After the electric bunch sprint in Saint-Vulbas on Stage 5 which was won by Mark Cavendish (Astana Qazaqstan), to make Tour de France history, more sprint action is expected on Stage 6.
It’s a fairly short stage of 163.5km, which is virtually all flat and the breakaway will potentially set off with the ambition of holding off the peloton’s pursuit though the vineyards of the Côte Chalonnaise. There is one difficulty for the riders to overcome – the Côte du Bois Clair, a fourth category climb. The final stretch is made up of beautiful, mainly wide roads and then it’s into Dijon for another anticipated bunch sprint on the 800-metre straight into the prefecture of the Côte-d’Or.
Now that Cavendish has clinched his 35th Tour stage victory, making him the most prolific stage winner in the history of the race outright, will he be able to add more bouquets to his incredible record? There are several rivals who want to have a say about the answer to that question.

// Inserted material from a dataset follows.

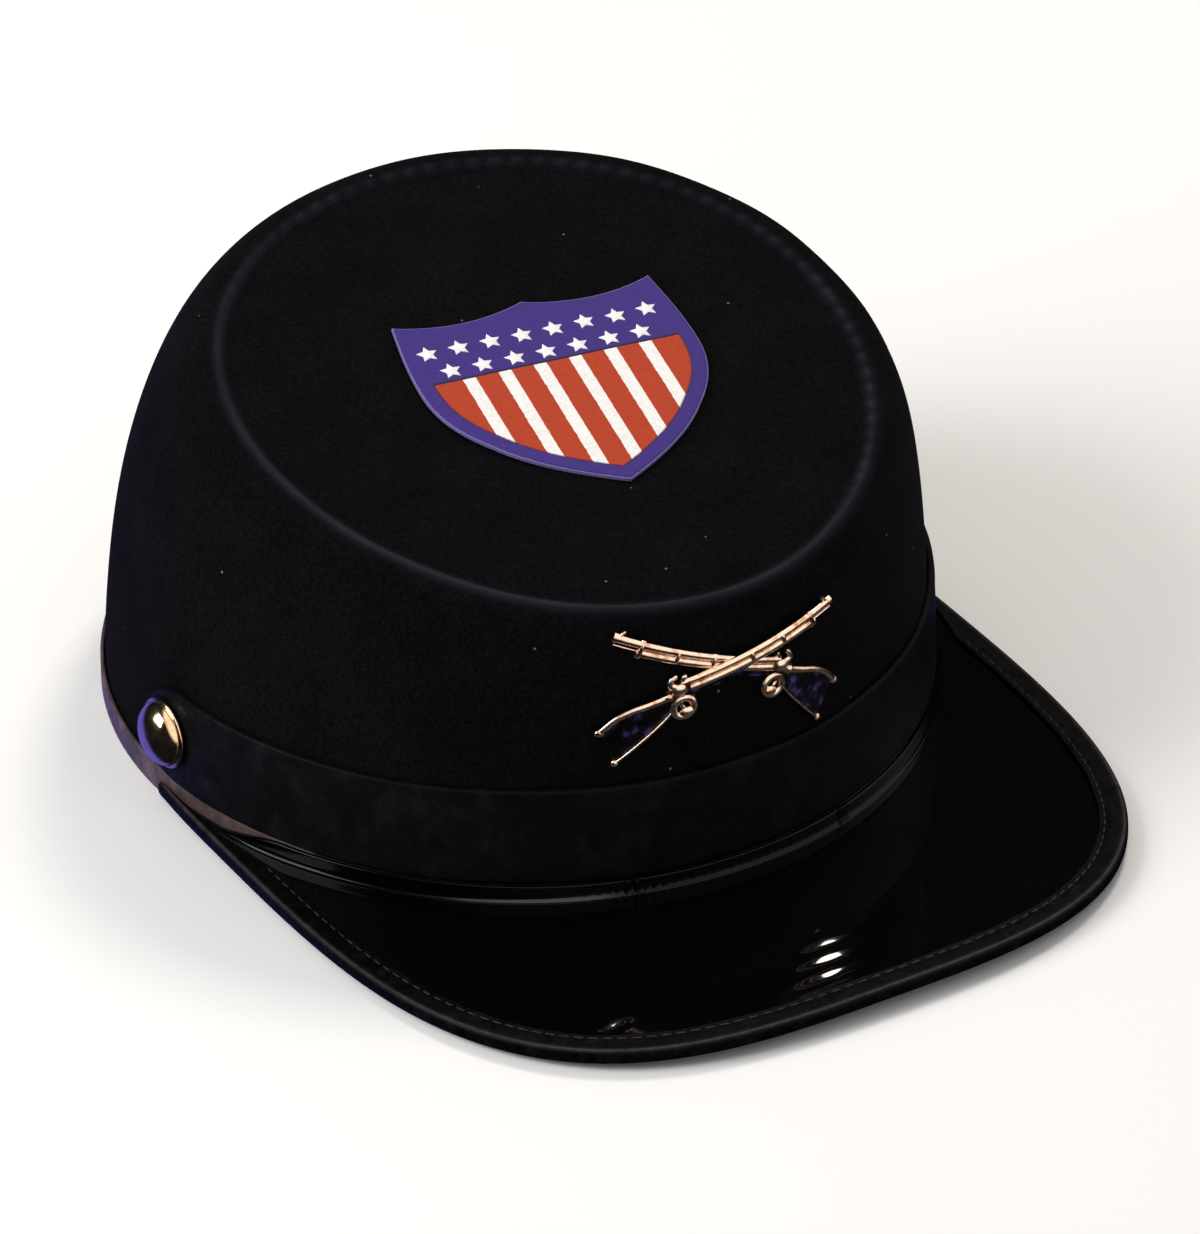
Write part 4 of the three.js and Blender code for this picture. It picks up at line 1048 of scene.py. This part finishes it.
def addShield(c):
    # a grid over the shield's outline, closed below, and a ten-cornered plate for each star
    across, down = np.meshgrid(np.linspace(-1, 1, 151), np.linspace(0, 1, 161))
    flat = shieldPoint(c, across, down)
    t = np.linspace(0, 1, 400)
    borders = [(2 * t - 1, 0 * t), (0 * t - 1, t), (0 * t + 1, t)]
    outline = np.concatenate([shieldPoint(c, *border) for border in borders])
    edge = np.min(np.linalg.norm(flat[:, :, None] - outline[None, None], axis=-1), axis=-1)
    # a pressed rim: the cloth drops over its last half millimetre and puffs a little inside it
    puff = c["puff"] * ripple(np.concatenate([flat, 0 * edge[..., None]], -1), c["puffLength"], 41)
    face = gap + c["thickness"]
    top = face - c["rimDrop"] * (1 - smooth(0, c["rimWidth"], edge)) + puff
    sheets = [onDisc(c, flat, height).reshape(-1, 3) for height in (top, np.full_like(top, gap))]
    rows, columns = top.shape
    count = rows * columns
    index = np.arange(count).reshape(rows, columns)
    loop = np.concatenate([index[0], index[1:, -1], index[-1, -2::-1], index[-2:0:-1, 0]])
    after = np.roll(loop, -1)
    wall = np.stack([loop, after, after + count, loop + count], -1).tolist()
    faces = gridFaces(rows, columns, False, False) + gridFaces(rows, columns, False, False, count) + wall
    shells = [(np.concatenate(sheets), faces, 0)]
    # stars in two staggered rows
    corner = np.linspace(0, 2 * np.pi, 11)[:-1] + np.pi / 2
    radius = np.where(np.arange(10) % 2 == 0, c["star"], c["star"] * c["starWaist"])
    shape = np.stack([radius * np.cos(corner), radius * np.sin(corner)], -1)
    starFaces = gridFaces(3, 10, False, True) + [list(range(10)), list(range(20, 30))]
    for number, left, right, y in c["starRows"]:
        for x in np.linspace(left, right, number):
            star = shape + [x, y + rng.uniform(-c["starJitter"], c["starJitter"])]
            closer = star + ([x, y] - star) * 0.12
            ring = [onDisc(c, star, np.full(10, face - 0.1)), onDisc(c, star, np.full(10, face + 0.13)),
                    onDisc(c, closer, np.full(10, face + c["starHeight"]))]
            shells.append((np.array(ring), starFaces, 1))
    pad = np.zeros(30 * (len(shells) - 1))
    attributes = {
        "across": np.concatenate([flat[..., 0].ravel()] * 2 + [pad]),
        "down": np.concatenate([-flat[..., 1].ravel()] * 2 + [pad]),
        "edge": np.concatenate([edge.ravel(), edge.ravel() * 0, pad]),
    }
    materials = [printMaterial(c), starMaterial()]
    return addPiece("shield_print", shells, materials, ["shield_patch"],
                    attributes, sharp=60)


addShield(shieldPatch)


# Floor, lights and the room's own dim light
studio = {
    "floorSize": 6.0, "aim": (0.0, 0.0, 0.05),
    "lights": {
        "key": {
            "place": (-1.2, 0.28, 0.88), "size": (0.75, 0.85), "power": 16.0, "colour": (1.0, 0.99, 0.98)},
        "lamp": {
            "place": (0.605, 0.424, 1.194), "size": (0.3, 0.28), "power": 6.5, "colour": (1.0, 0.9, 0.78)},
    },
    "seen": "#ffffff", "around": "#ffffff", "soft": 0.44, "room": "#141418", "mirrored": 1.25,
    "zones": [
        {"middle": (0.35, -0.6, 0.72), "from": 0.4, "to": 0.62, "colour": "#fff4ee"},
        {"middle": (0.0, 0.81, -0.587), "from": 0.7, "to": 0.88, "colour": "#5955cc"},
    ],
}


def addFloor(c):
    # a flat square under the cap
    side = c["floorSize"] / 2
    corners = [(-side, -side, 0), (side, -side, 0), (side, side, 0), (-side, side, 0)]
    mesh = bpy.data.meshes.new("floor")
    mesh.from_pydata(corners, [], [(0, 1, 2, 3)])
    material, shader, place = newMaterial("painted_floor", {"Roughness": 0.9, "Specular IOR Level": 0.1})
    cloud = addNode(material, "TexNoise", {"Vector": place, "Scale": 2.0, "Detail": 2.0})
    tone = addNode(material, "ValToRGB", {0: cloud, "ramp": [(0.3, "#f9f9f9"), (0.7, "#fdfdfd")]})
    setUp(material, shader, {"Base Color": tone})
    mesh.materials.append(material)
    floor = bpy.data.objects.new("floor", mesh)
    bpy.context.collection.objects.link(floor)
    floor.visible_glossy = False  # gilt mirrors the dim violet room instead of the pale floor


def addWorld(c):
    # pale where it is looked at, even and soft as light; mirrored, a dark room with a warm softbox
    # in front and a violet backdrop low behind. A zone is the dot product with its middle, eased.
    world = bpy.data.worlds.new("studio")
    world.use_nodes = True
    world.node_tree.nodes.clear()
    path = addNode(world, "LightPath")
    way = addNode(world, "TexCoord").outputs["Generated"]
    room = c["room"]
    for zone in c["zones"]:
        dot = addNode(world, "VectorMath", {"operation": "DOT_PRODUCT", 0: way, 1: zone["middle"]})
        share = addNode(world, "MapRange", {
            "interpolation_type": "SMOOTHSTEP", "Value": dot.outputs["Value"],
            "From Min": zone["from"], "From Max": zone["to"]})
        room = addNode(world, "Mix", {
            "data_type": "RGBA", 0: share, 6: room, 7: zone["colour"]}).outputs[2]
    glossy = addNode(world, "Background", {"Color": room, "Strength": c["mirrored"]})
    soft = addNode(world, "Background", {"Color": c["around"], "Strength": c["soft"]})
    seen = addNode(world, "Background", {"Color": c["seen"], "Strength": 1.0})
    lit = addNode(world, "MixShader", {0: path.outputs["Is Glossy Ray"], 1: soft, 2: glossy})
    both = addNode(world, "MixShader", {0: path.outputs["Is Camera Ray"], 1: lit, 2: seen})
    addNode(world, "OutputWorld", {0: both})
    bpy.context.scene.world = world


def addLight(name, c):
    # a rectangular soft box aimed at the cap's middle
    data = bpy.data.lights.new(name, "AREA")
    data.shape = "RECTANGLE"
    data.size, data.size_y = c["size"]
    data.energy = c["power"]
    data.color = c["colour"]
    light = bpy.data.objects.new(name, data)
    light.location = c["place"]
    aim = Vector(studio["aim"]) - Vector(c["place"])
    light.rotation_euler = aim.to_track_quat("-Z", "Y").to_euler()
    bpy.context.collection.objects.link(light)


addFloor(studio)
addWorld(studio)
for name, values in studio["lights"].items():
    addLight(name, values)
bpy.context.scene.view_settings.view_transform = "Standard"
print("floor and lights set")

Those men include the likes of Jasper Philipsen (Alpecin-Deceuninck), Alexander Kristoff (Uno-X), Sam Bennett (Decathlon-Ag2r La Mondiale), Arnaud de Lie (Lotto-dstny), Fabio Jakobsen (Team dsm-firmenich PostNL) and the current owner of the green jersey Biniam Girmay (Intermarché-Wanty).
An update on the condition of Lidl-Trek’s Mads Pedersen is pending after he suffered a heavy impact to his back and left shoulder in a crash at the end of Stage 5. Initial x-rays revealed no fractures and a final decision on whether he can start Stage 6 will be taken this morning.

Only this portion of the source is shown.